Dans le même temps, selon les registres de M. Soricelli pour l’année 2015, le nombre de décès liés au travail atteignait 518 personnes, dont 37 % dans l’agriculture. « L’INAIL ne prend en compte que les personnes couvertes par une assurance, excluant donc les travailleurs enregistrés à la TVA, les artisans, les travailleurs indépendants et tous ceux qui disposent d’une assurance différente », déclare M. Soricelli à Equal Times afin d’expliquer la disparité entre ces chiffres. Dans ses statistiques, l’Observatoire inclut également tous les accidents in itinere, c.-à-d. sur le chemin du travail.

Il convient de noter que tant en termes de données officielles que de données non officielles, le plus grand nombre de décès sur le lieu de travail se produit parmi les travailleurs italiens. Même en examinant le segment « travail non déclaré » pour 2015, l’INAIL révèle que 272 des 336 travailleurs décédés étaient Italiens (81 %), suivis par les Roumains (27 cas) et loin derrière, en troisième place, se trouvaient les neuf ressortissants indiens qui perdirent la vie alors qu’ils travaillaient en Italie cette année-là.

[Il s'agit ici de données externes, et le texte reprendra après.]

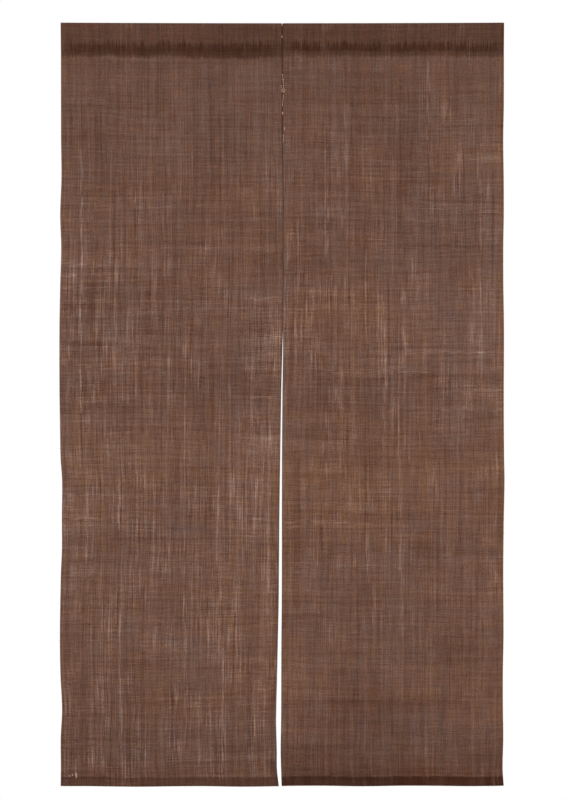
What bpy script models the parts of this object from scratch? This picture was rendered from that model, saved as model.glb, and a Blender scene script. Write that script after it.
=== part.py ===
"""A noren: a door curtain of two loom-width panels of open hemp cloth.

The panels hang side by side from one rod. Each has its own casing at the top, folded to the back, and a
turned-up hem at the bottom. Their inner edges meet along a seam in the upper part and part below it as a slit.

Metres, +Z up. The origin is on the rod's line, in the middle of the casing, at the seam. +X runs to the right
as seen from the front, the front faces -Y, and a drop is measured down from the curtain's top edge.
"""

import math

import bmesh
import bpy

MM = 0.001

# The cloth, in mm.
CLOTH = 1.0
FULL_DROP = 1500.0
TOP_SAG = 1.2
SEAM_GAP = 0.3

# The casing: the rod's sleeve, the stitch line that closes it, and the raw edge turned in at its back, in mm.
CASING_RADIUS = 6.0
STITCH_DROP = 58.0
CASING_EDGE_DROP = 67.0
TURNED_IN_TOP_DROP = 40.0
TURNED_IN_TOP_STEP = 2.6
TURNED_IN = 2.0
ROD_DROP = CLOTH + CASING_RADIUS

# The hem, turned up twice at the back, in mm.
HEM_DEPTH = 18.5
HEM_STEP = 1.5
HEM_EXTRA = 1.6
RIGHT_HEM_RISE = 1.0

# How finely each panel is divided.
COLUMNS = 18
BODY_ROWS = 34
FLANK_ROWS = 3
ARC_STEPS = 8
SHARP_DEGREES = 40

# Outer edges: how far each strays outward from its nominal line, in mm, at each drop.
LEFT_EDGE = -436.5
RIGHT_EDGE = 434.0
OUTER_EDGES = (
    # drop, left, right
    (0, -0.5, 0.6),
    (155, -0.8, 0.6),
    (230, -0.9, -0.6),
    (305, -1.7, 0.3),
    (379, 0.8, 0.4),
    (440, -1.1, -0.5),
    (515, 0.8, -0.3),
    (600, 2.3, 0.9),
    (725, 2.3, 0.5),
    (800, 1.2, 0.7),
    (855, 0.2, 1.2),
    (900, -2.8, 2.0),
    (975, -2.4, 0.6),
    (1035, -2.4, -0.1),
    (1085, -0.2, -0.5),
    (1205, 1.7, 0.1),
    (1280, 0.6, -1.2),
    (1350, -2.6, -1.1),
    (1405, 0.1, -0.4),
    (1465, -0.2, -1.7),
    (1500, 0.3, 0.4),
)

# The line where the panels meet: its distance from the middle and the gap there, in mm, at each drop.
SEAM_END_DROP = 600.0
MEETING_LINE = (
    # drop, middle, gap
    (0, -1.0, SEAM_GAP),
    (120, -0.7, SEAM_GAP),
    (230, 0.1, SEAM_GAP),
    (430, 1.2, SEAM_GAP),
    (SEAM_END_DROP, 0.4, SEAM_GAP),
    (640, 0.0, 1.1),
    (720, -1.6, 2.2),
    (840, -3.0, 3.2),
    (960, -4.0, 4.8),
    (1130, -4.8, 6.0),
    (1225, -6.2, 7.2),
    (1290, -7.0, 8.4),
    (1370, -8.0, 9.8),
    (1430, -7.8, 7.6),
    (1465, -7.3, 8.2),
    (1500, -4.9, 5.6),
)

# Soft folds that run down the cloth, in mm. A positive depth leans to the back.
FOLDS = (
    # x at the top, x at the hem, starts at drop, full at drop, half width, depth
    (-372, -392, 110, 950, 44, 4.6),
    (-296, -288, 240, 1350, 52, -5.4),
    (-196, -176, 150, 1150, 47, 4.2),
    (-98, -72, 320, 1050, 40, -4.4),
    (52, 66, 420, 1250, 42, 3.6),
    (138, 158, 180, 1400, 55, -5.8),
    (252, 246, 260, 1100, 45, 4.8),
    (348, 366, 130, 1300, 50, -4.0),
)

# Edges that curl once they hang free, in mm. The side is +1 for the cloth to the right of the edge.
EDGE_CURLS = (
    # panel, x of the edge, side, starts at drop, full at drop, width, depth
    ("panel_left", -437, 1, 300, 1250, 26, 4.5),
    ("panel_left", -8, -1, 640, 1300, 30, 3.2),
    ("panel_right", -2, 1, 640, 1250, 24, -2.6),
    ("panel_right", 434, -1, 350, 1350, 28, 3.8),
)

PANELS = (
    # name, colour
    ("panel_left", (0.160, 0.084, 0.057, 1.0)),
    ("panel_right", (0.152, 0.079, 0.054, 1.0)),
)


def eased(start, end, value):
    """0 before the start, 1 past the end, and a smooth rise between them."""
    share = min(max((value - start) / (end - start), 0.0), 1.0)
    return share * share * (3.0 - 2.0 * share)


def read_table(rows, column, drop):
    """A column of a table at a drop, on a smooth curve through the table's rows."""
    index = 0
    while index < len(rows) - 2 and rows[index + 1][0] < drop:
        index += 1
    before = rows[max(index - 1, 0)]
    start = rows[index]
    end = rows[index + 1]
    after = rows[min(index + 2, len(rows) - 1)]
    span = end[0] - start[0]
    share = min(max((drop - start[0]) / span, 0.0), 1.0)
    slope_in = span * (end[column] - before[column]) / (end[0] - before[0])
    slope_out = span * (after[column] - start[column]) / (after[0] - start[0])
    square = share * share
    cube = square * share
    return (
        (2 * cube - 3 * square + 1) * start[column]
        + (cube - 2 * square + share) * slope_in
        + (3 * square - 2 * cube) * end[column]
        + (cube - square) * slope_out
    )


def panel_edges(name, drop):
    """Where a panel's left and right edges lie at a drop, in mm."""
    middle = read_table(MEETING_LINE, 1, drop)
    half_gap = SEAM_GAP / 2 if drop <= SEAM_END_DROP else read_table(MEETING_LINE, 2, drop) / 2
    if name == "panel_left":
        return LEFT_EDGE - read_table(OUTER_EDGES, 1, drop), middle - half_gap
    return middle + half_gap, RIGHT_EDGE + read_table(OUTER_EDGES, 2, drop)


def fold_depth(name, x, drop):
    """How far the cloth leans to the back at a place on it, in mm."""
    down = min(max(drop / FULL_DROP, 0.0), 1.0)
    depth = 0.0
    for x_top, x_hem, starts, full, half_width, fold in FOLDS:
        centre = x_top + (x_hem - x_top) * down
        depth += fold * eased(starts, full, drop) * math.exp(-(((x - centre) / half_width) ** 2))
    for panel, edge, side, starts, full, width, curl in EDGE_CURLS:
        if panel == name:
            inward = 1.0 - min(max(side * (x - edge) / width, 0.0), 1.0)
            depth += curl * eased(starts, full, drop) * inward * inward
    return depth


def body_rungs():
    """The single cloth from the hem up to the casing: front and back points, as (y, drop) pairs."""
    rungs = []
    hem_top = FULL_DROP - HEM_DEPTH
    for drop in (FULL_DROP, hem_top):
        rungs.append(((-CLOTH / 2, drop), (CLOTH / 2 + HEM_EXTRA, drop)))
    row_height = (hem_top - HEM_STEP - CASING_EDGE_DROP) / BODY_ROWS
    for row in range(BODY_ROWS + 1):
        drop = hem_top - HEM_STEP - row * row_height
        rungs.append(((-CLOTH / 2, drop), (CLOTH / 2, drop)))
    return rungs


def casing_rungs():
    """The casing's loop from the stitch line up the front, over the top and down the back.

    Each rung is an outer point and an inner point. The first and last share the inner point at the stitch line.
    """
    stitch_rise = STITCH_DROP - ROD_DROP
    seat = CLOTH / 2
    rungs = [((-CLOTH / 2, STITCH_DROP), (seat, STITCH_DROP))]
    for row in range(1, FLANK_ROWS + 1):
        share = row / (FLANK_ROWS + 1)
        inner = seat - (CASING_RADIUS + seat) * share
        drop = STITCH_DROP - stitch_rise * share
        rungs.append(((inner - CLOTH, drop), (inner, drop)))
    for step in range(ARC_STEPS + 1):
        angle = math.pi * step / ARC_STEPS
        across = -math.cos(angle)
        up = math.sin(angle)
        outer_radius = CASING_RADIUS + CLOTH
        outer = (across * outer_radius, ROD_DROP - up * outer_radius)
        inner = (across * CASING_RADIUS, ROD_DROP - up * CASING_RADIUS)
        rungs.append((outer, inner))
    step_drop = TURNED_IN_TOP_DROP - TURNED_IN_TOP_STEP
    for drop, thickness in (
        ((ROD_DROP + step_drop) / 2, CLOTH),
        (step_drop, CLOTH),
        (TURNED_IN_TOP_DROP, TURNED_IN),
        (STITCH_DROP, TURNED_IN),
    ):
        inner = seat + (CASING_RADIUS - seat) * (STITCH_DROP - drop) / stitch_rise
        rungs.append(((inner + thickness, drop), (inner, drop)))
    return rungs


def add_point(section, point):
    """A vertex of the section at a (y, drop) pair, both kept in mm until the cloth is shaped."""
    return section.verts.new((0.0, point[0], -point[1]))


def panel_section():
    """The panel's section, as a ladder of quads from the hem to the casing and round its loop."""
    section = bmesh.new()
    ladder = [(add_point(section, front), add_point(section, back)) for front, back in body_rungs()]
    loop_rungs = casing_rungs()
    casing_end = add_point(section, (CLOTH / 2 + TURNED_IN, CASING_EDGE_DROP))
    stitch = add_point(section, loop_rungs[0][1])
    loop = [(add_point(section, loop_rungs[0][0]), stitch)]
    for outer, inner in loop_rungs[1:-1]:
        loop.append((add_point(section, outer), add_point(section, inner)))
    loop.append((add_point(section, loop_rungs[-1][0]), stitch))

    front_top, back_top = ladder[-1]
    for low, high in zip(ladder[:-1], ladder[1:]):
        section.faces.new((low[0], low[1], high[1], high[0]))
    section.faces.new((front_top, back_top, stitch, loop[0][0]))
    section.faces.new((back_top, casing_end, loop[-1][0], stitch))
    for low, high in zip(loop[:-1], loop[1:]):
        section.faces.new((low[0], low[1], high[1], high[0]))
    return section


def draw_across(section):
    """Draw the section out into a solid one unit wide, in equal steps."""
    step = (1.0 / COLUMNS, 0.0, 0.0)
    bmesh.ops.spin(
        section,
        geom=section.verts[:] + section.edges[:] + section.faces[:],
        cent=(0.0, 0.0, 0.0),
        axis=(1.0, 0.0, 0.0),
        dvec=step,
        angle=0.0,
        steps=COLUMNS,
        use_duplicate=False,
    )


def shape_cloth(solid, name):
    """Lay the flat solid between the panel's edges and along its folds, and turn mm into metres."""
    for vertex in solid.verts:
        across, y, height = vertex.co
        drop = -height
        left, right = panel_edges(name, drop)
        x = left + (right - left) * across
        rise = TOP_SAG * (x / RIGHT_EDGE) ** 2 * (1.0 - drop / FULL_DROP)
        if name == "panel_right":
            rise += RIGHT_HEM_RISE * eased(SEAM_END_DROP, FULL_DROP, drop)
        z = ROD_DROP - drop + rise
        vertex.co = (x * MM, (y + fold_depth(name, x, drop)) * MM, z * MM)


def cloth_material(name, colour):
    """Plain matt cloth in the panel's colour."""
    material = bpy.data.materials.new(name + "_cloth")
    material.use_nodes = True
    shader = material.node_tree.nodes["Principled BSDF"]
    shader.inputs["Base Color"].default_value = colour
    shader.inputs["Roughness"].default_value = 0.9
    shader.inputs["Metallic"].default_value = 0.0
    return material


def make_panel(name, colour, collection):
    """One panel of cloth with its casing and hem, as a closed solid."""
    solid = panel_section()
    draw_across(solid)
    shape_cloth(solid, name)
    bmesh.ops.recalc_face_normals(solid, faces=solid.faces[:])
    mesh = bpy.data.meshes.new(name)
    solid.to_mesh(mesh)
    solid.free()
    mesh.materials.append(cloth_material(name, colour))
    mesh.shade_smooth()
    mesh.set_sharp_from_angle(angle=math.radians(SHARP_DEGREES))
    collection.objects.link(bpy.data.objects.new(name, mesh))


def main():
    for item in list(bpy.data.objects):
        bpy.data.objects.remove(item, do_unlink=True)
    collection = bpy.data.collections.new("noren_curtain")
    bpy.context.scene.collection.children.link(collection)
    for name, colour in PANELS:
        make_panel(name, colour, collection)


main()
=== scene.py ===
"""The looks of a noren: two panels of open, slubby brown hemp hung from a casing, with their sewing.

Lengths in the first part are in millimetres. A drop is measured down from the curtain's top edge, and the
cloth's own places are given across the loom width and along the warp.
"""

import math
import random

import bmesh
import bpy
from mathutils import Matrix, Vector, noise


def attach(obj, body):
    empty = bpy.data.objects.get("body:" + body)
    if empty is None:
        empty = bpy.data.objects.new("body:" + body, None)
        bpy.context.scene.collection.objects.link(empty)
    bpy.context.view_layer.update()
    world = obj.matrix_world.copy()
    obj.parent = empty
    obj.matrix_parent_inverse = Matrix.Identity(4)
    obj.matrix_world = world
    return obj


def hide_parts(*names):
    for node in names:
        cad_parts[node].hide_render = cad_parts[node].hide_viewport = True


MM = 0.001

# The photograph's frame and scale.
PHOTO_WIDTH = 569
PHOTO_HEIGHT = 800
MM_PER_PIXEL = 1.965
SEAM_PIXEL_X = 282.7
TOP_PIXEL_Y = 23.0
CAMERA_DISTANCE = 6.0
SENSOR_MM = 36.0
FLOOR_RADIUS = 3.1
FLOOR_FADE = (0.55 * FLOOR_RADIUS, 0.98 * FLOOR_RADIUS)
FLOOR_HEIGHT = -1.95

# The cloth.
CLOTH_THICKNESS = 0.5
LAYER_STEP = 0.75
FULL_DROP = 1500.0
TOP_SAG = 1.2
RIGHT_HEM_RISE = 1.0
COLUMN_WIDTH = 4.5
ROW_HEIGHT = 5.0
THREAD_PITCH = 0.95
WEFT_BOW = 1.7
HEMP_BROWN = (99, 70, 56)

# The casing and the hem.
SLEEVE_RADIUS = 6.4
ROD_DROP = 7.0
STITCH_DROP = 58.0
CASING_EDGE_DROP = 66.5
TURNED_IN_TOP_DROP = 40.0
HEM_TOP_DROP = 1481.5
HEM_EDGE_DROP = FULL_DROP - 1.6
HEM_STITCH_DROP = 1483.5

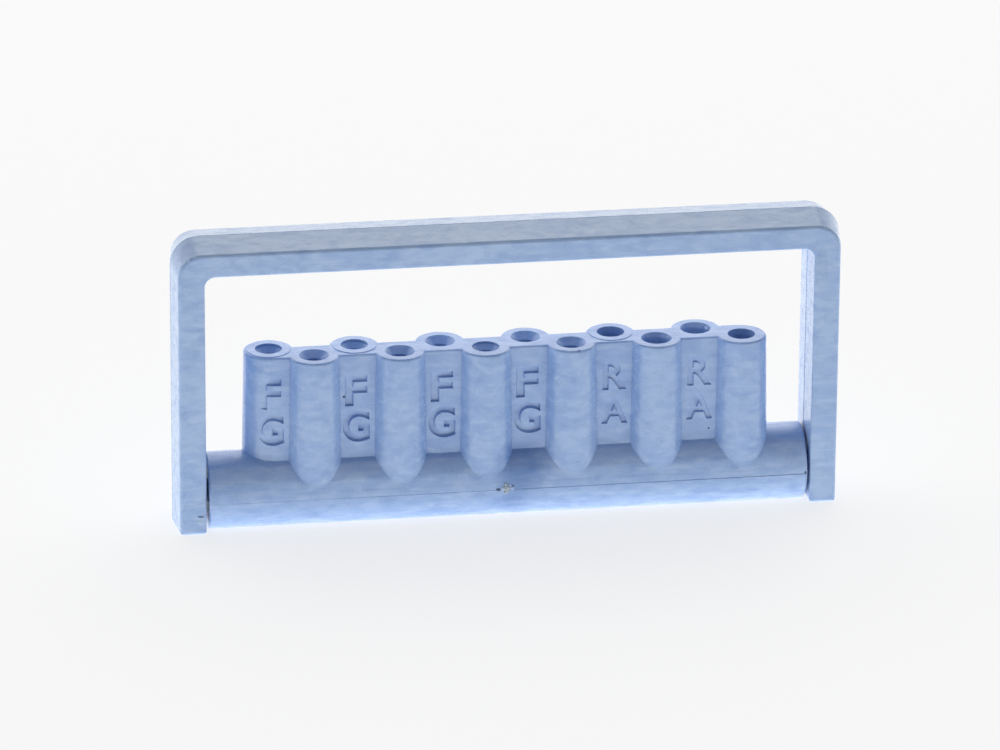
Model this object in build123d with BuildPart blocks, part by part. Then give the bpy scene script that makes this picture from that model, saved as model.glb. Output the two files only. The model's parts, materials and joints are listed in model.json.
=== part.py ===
"""Bur block with a swing-over bail: two plastic mouldings, in millimetres.

X runs along the base bar, Y to the back, +Z up. The table is z = 0 and the
origin is the middle of the footprint. Node bur_block is the round base bar
with its zig-zag wall of twelve tubes; node bail is the frame that swings over
the tubes on two studs that sit in sockets in the ends of the bar.
"""
import os
from math import atan, degrees, radians, tan

from build123d import *

# Tube wall: odd tubes stand in the back row, even ones in the front row
TUBE_COUNT = 12
TUBE_PITCH = 4.3
ROW_SPACING = 2.1
TUBE_TOP_RADIUS = 2.5
TUBE_FLARE = 0.3
BLOCK_TOP = 17.7
PANEL_PROUD = 0.05
PANEL_DRAFT = 1.2
TOP_EDGE_RADIUS = 0.25

# Base bar: it runs past the first and last tube, and its underside is flat
BAR_RADIUS = 3.9
BAR_END_MARGIN = 6.5
UNDERSIDE_CUT = 0.65
BAR_END_CHAMFER = 0.15
FRONT_TUBE_INSET = 0.045

# Raised witness discs round three of the back holes
WITNESS_TUBES = (0, 2, 8)
WITNESS_RADIUS = 2.2
WITNESS_HEIGHT = 0.06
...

Le secteur agricole italien se caractérise par l’illégalité, l’exploitation extrême et l’absence de protection de la part des institutions de l’État. Le nombre élevé de décès liés au travail dans ce secteur est une conséquence directe de ce contexte. Afin de protéger les travailleurs agricoles en Italie, un certain nombre de mesures correctives s’imposent d’urgence. Les entreprises doivent prendre leurs responsabilités vis-à-vis de l’exploitation de la main-d’œuvre qui se déroule tout au long de la chaîne d’approvisionnement agroalimentaire. Par ailleurs, les syndicats doivent être habilités à aider et à protéger tous les travailleurs, en particulier les travailleurs migrants. Enfin, il convient d’en faire davantage pour sensibiliser les consommateurs au sujet de l’exploitation de la main-d’œuvre dans le secteur agricole, et ce, dans le but de garantir le développement de produits issus d’un commerce équitable.